Stefan Karlsson stefan.karlsson at oracle.com
Tue Dec 15 19:32:23 UTC 2015


Hi Sangheon,

On 2015-12-15 20:29, sangheon wrote:
> Hi Stefan,
>
> Thank you for looking at official RFR as well.
>
> On 12/15/2015 12:58 AM, Stefan Karlsson wrote:
>> Hi Sangheon,
>>
>> On 2015-12-15 07:27, sangheon wrote:
>>> Hi Bengt and all,
>>>
>>> Here's a next webrev.
>>> Bengt and I had a discussion on other thread and he and Stefan 
>>> Karlsson suggested simpler design.
>>>
>>> http://cr.openjdk.java.net/~sangheki/8068394/webrev.01
>>> http://cr.openjdk.java.net/~sangheki/8068394/webrev.01_to_00
>>
>> Thanks for doing the simplifications of the patch.
>>
>> I have a couple of comments:
>> Could you replace NOT_PRODUCT with DEBUG_ONLY, and #ifndef PRODUCT 
>> with #ifdef ASSERT. Otherwise, you'll get inconsistencies when 
>> building with optimized builds where neither PRODUCT nor ASSERT is 
>> defined.
> Okay, I will do.
> But you also pointed that whether this flag is really needed below.
>
>>
>> 81 void ConcurrentGCTimer::register_gc_concurrent_start(const char* 
>> name, const Ticks& time) {
>> 82 assert(!_is_concurrent_phase_active, "A concurrent phase is 
>> already active.");
>> 83 _time_partitions.report_gc_phase_start(name, time, 
>> GCPhase::ConcurrentPhaseType);
>> 84 NOT_PRODUCT(_is_concurrent_phase_active = true;)
>> 85 }
>>
>>  162 class ConcurrentGCTimer : public GCTimer {
>> 163 // ConcurrentGCTimer can't be used if there is an overlap between 
>> a pause phase and a concurrent phase.
>> 164 // _is_concurrent_phase_active is used to find above case.
>> 165 NOT_PRODUCT(volatile bool _is_concurrent_phase_active;)
>> 166
>>  167  public:
>>  168 #ifndef PRODUCT
>> 169 ConcurrentGCTimer(): GCTimer(), 
>> _is_concurrent_phase_active(false) {};
>> 170 #endif Is it really worth optimizing away the boolean?
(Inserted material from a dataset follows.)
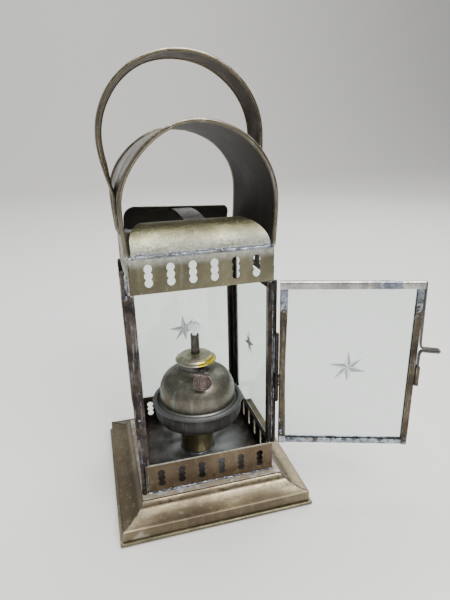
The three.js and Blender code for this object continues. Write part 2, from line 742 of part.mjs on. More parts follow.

The code 
>> would be cleaner without these macros.
> I just wanted to prevent mis-use of concurrent timer for overlapping 
> phase.
> A pause phase nor another concurrent phase can't be started if a 
> concurrent phase is already started.
> I think this would be nice to have. But I don't have a strong opinion 
> on this as currently we don't have these situations.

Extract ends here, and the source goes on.